HALLOWEEN: What you perhaps didn’t know about the festival
IT’S Halloween soon, which should have young kids throughout America and Europe wetting themselves with excitement while putting the final touches to their little Frankenstein outfits. But why does Halloween excite South Africans so much? We have absolutely nothing to do with the holiday. Any excuse to celebrate I guess.
If you are one of ‘those people’ (no offense) you might find it interesting to know what you’re actually celebrating …
Pagan festival of the dead
Halloween is celebrated on the night of October 31. Traditional activities include trick-or-treating, bonfires, costume parties, visiting “haunted houses” and carving jack-o-lanterns – usually out of pumpkins.
Most of the customs connected with the day are remnants of ancient religious beliefs and rituals, first practiced by the ancient Druids and then transcended amongst the Roman Christians who conquered them.
The American version of Halloween Day celebration owes its origin to the ancient (pre-Christian) Druidic fire festival called “Samhain” – an ancient Celtic festival. Irish and Scottish immigrants carried versions of the tradition to North America in the nineteenth century.
The festival of Samhain is a celebration of the end of the harvest season in Gaelic culture. Samhain was a time used by the ancient pagans to take stock of supplies and prepare for winter.
It was believed that on October 31 the boundaries between the worlds of the living and the dead overlapped and the deceased would come back to life and cause havoc such as sickness or damaged crops.
A feast of the dead was often held, which was intended to give rest and peace to the departed. Participants made sacrifices in honor of the dead, offered up prayers for them, and made oblations.
Masks and consumes were worn in an attempt to mimic the evil spirits or appease them. Such festivities frequently involve bonfires, which attracted insects to the area which subsequently attracted bats. Thus the addition of bats entered into the history of Halloween.
Trick or Treat?
Trick-or-treating is an activity for children during Halloween in which they proceed from house to house in costumes asking for treats by enthusiastically screaming “Trick or treat!?” The “trick” part of trick or treat is a threat to play a trick on the homeowner or his property if no treat is given.

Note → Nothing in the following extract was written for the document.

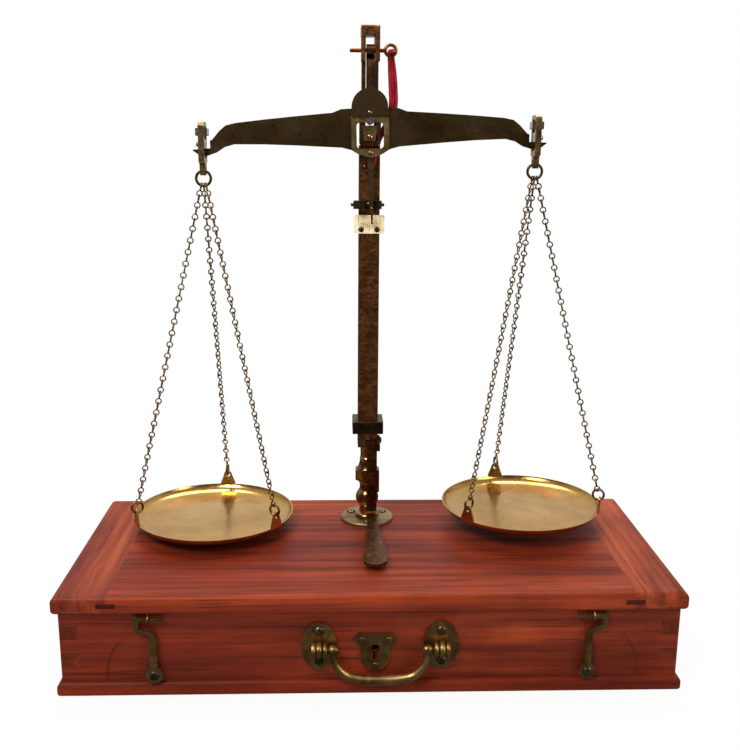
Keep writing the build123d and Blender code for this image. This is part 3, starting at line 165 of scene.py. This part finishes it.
def wood(name, s):
    # long streaks along the grain, slow figure across the board, fine dark pores, stains
    mat, tree, shader = newMaterial(name)
    along = s["grain"]
    slow = coords(tree, tuple(0.16 if axis == along else 1.0 for axis in "xyz"))
    fine = coords(tree, tuple(0.03 if axis == along else 1.0 for axis in "xyz"))
    figure = noise(tree, slow, s["figure"], 6, 0.6, 0.5)
    streaks = noise(tree, fine, s["streaks"], 7, 0.68, 0.1)
    pores = noise(tree, fine, s["pores"], 2, 0.5)
    patches = noise(tree, coords(tree), 9, 4, 0.6)
    base = ramp(tree, figure, [(0.3, s["dark"]), (0.5, s["mid"]), (0.72, s["light"])])
    base = blendColours(tree, spread(tree, streaks, 0, 0.75, 0.42, 0.68), base, s["deep"])
    base = blendColours(tree, spread(tree, pores, 0, 0.55, 0.6, 0.72), base, s["pore"])
    base = blendColours(tree, spread(tree, patches, 0, s["stain"], 0.52, 0.72), base, s["stained"])
    if "arcs" in s:
        # rubbed arcs round each hook's pivot, where the hook's tip has swung
        split = tree.nodes.new("ShaderNodeSeparateXYZ")
        wire(tree, coords(tree), split.inputs[0])
        for cx, cz, radius in s["arcs"]:
            dx = maths(tree, "SUBTRACT", split.outputs["X"], cx)
            dz = maths(tree, "SUBTRACT", split.outputs["Z"], cz)
            far = maths(tree, "SQRT", maths(tree, "ADD", maths(tree, "MULTIPLY", dx, dx),
                                            maths(tree, "MULTIPLY", dz, dz)))
            off = maths(tree, "ABSOLUTE", maths(tree, "SUBTRACT", far, radius))
            line = spread(tree, off, 0.75, 0, 0.0001, 0.0007)
            outer = spread(tree, maths(tree, "MULTIPLY", dx, 1 if cx > 0 else -1), 0, 1, 0.004, 0.02)
            lower = spread(tree, dz, 1, 0, 0.014, 0.026)
            base = blendColours(tree, maths(tree, "MULTIPLY", line, maths(tree, "MULTIPLY", outer, lower)), base,
                                s["scratch"])
    wire(tree, base, shader.inputs["Base Color"])
    wire(tree, spread(tree, streaks, s["rough"][0], s["rough"][1]), shader.inputs["Roughness"])
    shader.inputs["Coat Weight"].default_value = s["coat"]
    shader.inputs["Coat Roughness"].default_value = 0.3
    shader.inputs["Specular IOR Level"].default_value = 0.12
    bump(tree, shader, pores, 0.25, 0.0003)
    return mat


def metal(name, s):
    # patches of tarnish over a base, brighter rubbed spots, uneven polish
    mat, tree, shader = newMaterial(name)
    at = coords(tree, s.get("stretch", (1, 1, 1)))
    patches = noise(tree, at, s["patch"], 6, 0.65, s.get("twist", 0.4))
    specks = noise(tree, at, s["speck"], 5, 0.6)
    base = ramp(tree, patches, [(0.34, s["dark"]), (0.5, s["base"]), (0.68, s["bright"])])
    base = blendColours(tree, spread(tree, specks, 0, s["speckMix"], 0.55, 0.7), base, s["spot"])
    if "above" in s:
        # a second tone over a given height, for a raised part of the same piece
        split = tree.nodes.new("ShaderNodeSeparateXYZ")
        wire(tree, coords(tree), split.inputs[0])
        step = maths(tree, "GREATER_THAN", split.outputs["Z"], s["above"][0])
        base = blendColours(tree, step, base, s["above"][1])
    wire(tree, base, shader.inputs["Base Color"])
    shader.inputs["Specular IOR Level"].default_value = s.get("shine", 0.5)
    shader.inputs["Metallic"].default_value = s.get("metallic", 1.0)
    wire(tree, spread(tree, specks, s["rough"][0], s["rough"][1]), shader.inputs["Roughness"])
    bump(tree, shader, specks, s.get("bump", 0.12), 0.0002)
    return mat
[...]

It has become socially expected that if one lives in a neighborhood with children one should purchase treats in preparation for trick-or-treaters. Trick-or-treating spread from the western United States eastward, stalled by sugar rationing that began in April 1942 during World War II and did not end until June 1947.
Part of the history of Halloween is Halloween costumes. The practice of dressing up in costumes and begging door to door for treats on holidays goes back to the Middle Ages, and includes Christmas wassailing. Trick-or-treating resembles the late medieval practice of “souling,” when poor folk would go door to door on Hallowmas (November 1), receiving food in return for prayers for the dead on All Souls Day (November 2).
Behind the name
Halloween, or the Hallow E’en as they call it in Ireland , means All Hallows Eve, or the night before the ‘All Hallows’, also called ‘All Hallowmas’, or ‘All Saints’, or ‘All Souls’ Day, observed on November 1. In old English the word ‘Hallow’ meant ‘sanctify’.
Early national attention to trick-or-treating was given in October 1947 issues of the children’s magazines Jack and Jill and Children’s Activities, and by Halloween episodes of network radio programs. The Baby Snooks Show in 1946, The Jack Benny Show and The Adventures of Ozzie and Harriet in 1948 all helped to popularise Halloween.
The custom had become firmly established in popular culture by 1952, when Walt Disney portrayed it in the cartoon Trick or Treat, Ozzie and Harriet were besieged by trick-or-treaters on an episode of their television show, and UNICEF first conducted a national campaign for children to raise funds for the charity while trick-or-treating.